Defendants Robb and Ott claim to be bona fide purchasers without notice either of plaintiffs' negotiations with the trustees or of their dealing with the R. F. C. and the conditional grant of the loan by the latter. For the purposes of this opinion, we shall treat them as having had notice of plaintiffs' negotiations with the trustees.

Defendant Ott instituted summary proceedings to oust plaintiffs from possession. Thereupon plaintiffs filed the present bill in equity joining the trustees, Ott, and Robb as defendants, praying the relief of specific performance of the alleged oral agreement to permit reacquisition of title by plaintiffs against the trustees, and an injunction against the summary proceedings as against Ott.

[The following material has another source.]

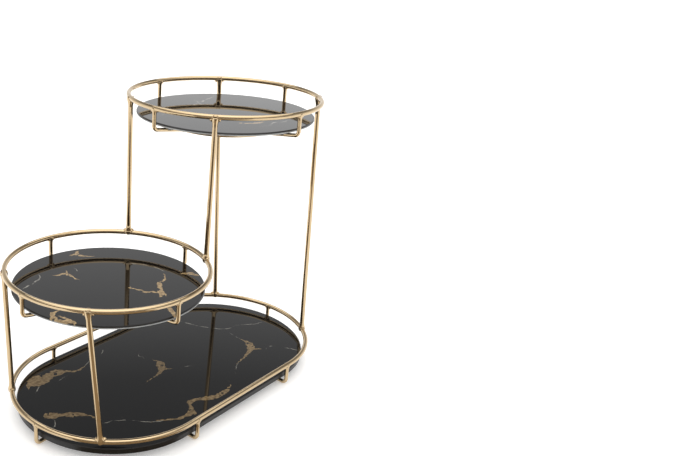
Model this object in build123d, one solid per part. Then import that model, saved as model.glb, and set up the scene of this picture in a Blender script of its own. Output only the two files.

In their bill plaintiffs make no present offer to perform on their part. In effect they claim that if, when, and as they are able to secure a loan under changed conditions from the R. F. C. with which to pay the trustees the $8,000 cash, and if, when, and as they are able to raise sufficient funds independently to pay the back taxes and the $700 to the trustees in cash, and then execute to the trustees a second mortgage for $3,300, the trustees are to sell plaintiffs the property at a loss, and until then the trustees are to carry the property without expense to plaintiffs, and with the possibility of still further loss to the trustees. We shall not further discuss *114 the alleged merits of the case. The record has been examined with care. The circuit judge filed no opinion, but stated that the evidence was insufficient to sustain the bill, and dismissed the same.

The technical aspect of the case is likewise unfavorable to plaintiffs. They attempt to take the alleged oral contract out of the statute of frauds (3 Comp. Laws 1929, §§ 13411, 13413 [Stat. Ann. §§ 26.906, 26.908]) by alleging part performance (3 Comp. Laws 1929, § 13415 [Stat. Ann. § 26.910]), consisting of the facts (1) that they spent about $250 in their efforts to clear title for the R. F. C., and (2) that they continued to occupy the premises without paying rent after the expiration of their equity of redemption.

As to the expenditures in the effort to clear title, they were not such acts as would take an oral contract out of the statute. The reason is thus stated in Lamb v. Hinman, 46 Mich. 112,116, and has been repeated as recently as Van Camp v. VanCamp, 291 Mich. 688, 693, 694:

"The reason why taking possession under an oral contract is recognized as a ground for specific performance when payment of the purchase price is not, is that in one case there is no standard for the estimate of damages when the contract is repudiated, and in the other there is a standard that is definite and certain."

The expenditures to clear title are within the principle of payments of purchase price rather than that of entry into possession in this respect. We note also that the continued rent-free occupancy of the premises by plaintiffs for many months has actually more than compensated them for the expenditures they claim to have made in clearing title. *115

As to the continuance in possession after expiration of their equity of redemption, that was not an act of part performance such as would take an oral contract out of the statute of frauds either, since it was not unequivocally referable to the alleged contract but equally explainable by reference to their previous tenancy as redemptioners (Dabanian v. Rothman,291 Mich. 31 [125 A.L.R. 1465]), and was not prejudicial, but on the contrary beneficial, to the plaintiffs, while an "act * * * constituting * * * part performance must be * * * prejudicial to the performing party" (Davenport v. Mason, 15 Mass. 85, 93, quoted in Dabanian v. Rothman, supra, 35). For cases rejecting the claims of mortgagors holding over their periods of redemption and asserting such continued possession as part performance of alleged oral contracts to reacquire title from the foreclosure sale purchaser, see Railsback v. Walke,81 Ind. 409; Green v. Groves, 109 Ind. 519 (10 N.E. 401); Davis v.Falor, 346 Mo. 514 (142 S.W. [2d] 76); and see, also, in connection herewith, Moore v. Muskegon Trust Co.,286 Mich. 21. Some of the cases cited showed part payment of purchase price as well as continuance in possession after expiration of the period of redemption by the mortgagors asserting the oral contracts, but the two facts in combination no more constituted part performance than they did separately, and the courts so held.

Even if the alleged oral contract had been partly performed, however,

"Specific performance is not decreed as of right by showing that an oral contract has been partly performed. The remedy is a matter of discretion and depends on the judgment of the court after a careful examination of all the circumstances. *116 Equity acts in the cases of part performance to, prevent the perpetration of a fraud by the party who accepts benefits under a parol agreement and then seeks to resist its completion by pleading the statute." Policha v. Voss, 292 Mich. 494, 498.

In the instant case it is not defendants, but rather plaintiffs, who have benefited by the alleged oral agreement. Where, as here, both the equities and the statute support defendant's case, the doctrine of part performance has no application.

The decree dismissing plaintiffs' bill is affirmed, with costs to defendants.

SHARPE, C.J., and BUSHNELL, BOYLES, CHANDLER, NORTH, STARR, and WIEST, JJ., concurred.